From pictures, the details don’t look so crisp compared to resin cast. Maybe are modelled in this way. I tend to think, about details, resin is top at the moment. better is injection plastic, but injection plastic cannot support any even minimal undercut, so my preference is for resin.
Anyway the real antagonist for this process is PVC cast (as you mentioned this model are shipped assembled and without joint. As far I know The Others model have a pretty complex PVC models (done by Dust studio and I working a lot with Dust as sculptor), will be very nice comparing both.
As you request in your previous message here my portofolio, not updated: http://francescopizzo.deviantart.com/ as you can see I worked also for Mantic ( I did the mercenary wrath model) and you sent me a signed deadzone copy (hey, thanks again 🙂
Some nice sculpts there Francesco.
Resin is great for detail, and less good if it’s a gaming piece that will get handled a lot as the same fineness of detail tends to be fragile.
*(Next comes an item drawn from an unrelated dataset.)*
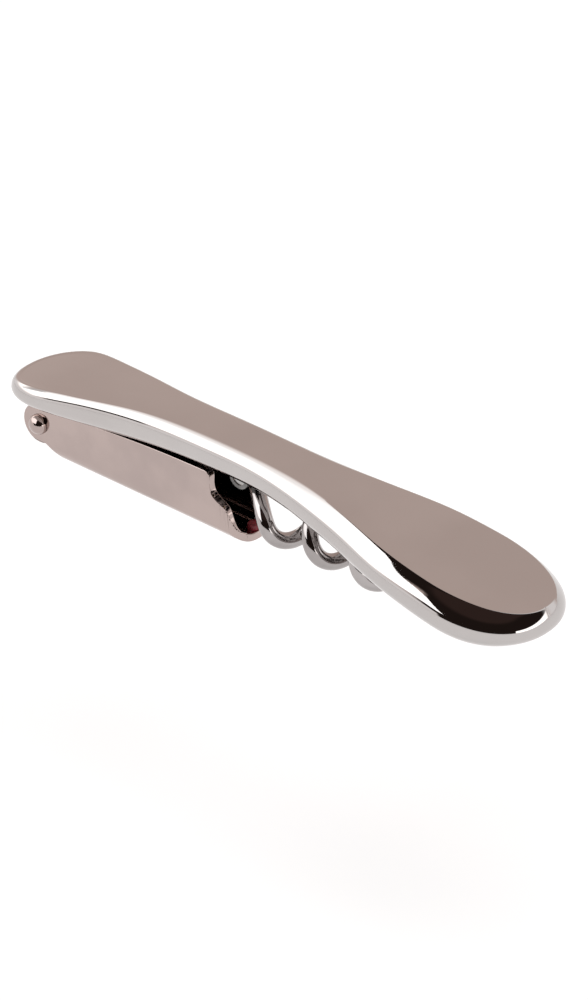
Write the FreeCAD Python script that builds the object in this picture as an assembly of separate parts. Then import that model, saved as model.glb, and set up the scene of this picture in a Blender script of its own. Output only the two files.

The UniCast stuff seems to be a nice balance of detail and robustness.
I’m tempted to do some destruction testing, but that would be mean 😛
I disagree on this one here . detail on pvc on dust and on mantic is best to say avarage, and I play both deadzone and dust. about detail with resin, I prefere metal over it but that just personal preference.
The detail looks a little soft to me as you’d expect with the material. It’d be interesting to see it against some of the Blood Rage figures from Cool Mini or Not as they’re probably the most impressive boardgame miniatures I’ve seen in recent times.
It’s not soft. I think you’ve been fooled by the fact that the pics are all way larger than life and I’m not the best photographer 😉
At your suggestion I got out my copy of Blood Rage and had a look. Easily as good as them – if anything the UniCast are sharper. It’s hard to compare directly though, as the colours and surface qualities are different.
I’ll post some comparison pics tomorrow.
That’d be great, thanks very much!
If you coat them both in the same primer that might make detail more comparable. Photographing different materials, especially in semi-translucent plastics, would make any comparison more dependent on lighting and such than actual detail.
Looks absolutely fantastic though, and impossible, but that just makes it more exciting.
You’re absolutely right. Unfortunately I’m not going to be able to do that soon, so I’ll just be posting them in their raw state tomorrow. It’s a start.
Wait. What is going on here?!?!
Very interesting post but…
HOW DID THEY DO THIS?
Can you give us any quick insight as to how this was done? Otherwise, I’m assuming this is an elaborate April Fool’s Joke you’re posting in anticipation of next year. Or something.
Really cool figs!
They’ll tell you better than I can on their blog: http://prodosgames.com/blog/prodos-unicast-is-here
Are Prodos currently the only ones capable of producing dynamically posed once piece figures like this?
I’ve not seen anyone else using exactly this tech, or making single piece figures this dynamic. So as far as I know, yes 🙂
Shame! Seems like game changing tech that others should be trying to replicate. As a budding miniature designer I’d love to work with it.
You’d have thought everyone would be doing this. Maybe they’re all secretly developing their own version. Who knows?
It does create some different challenges as a designer. Lots more scope for gaps and internal spaces.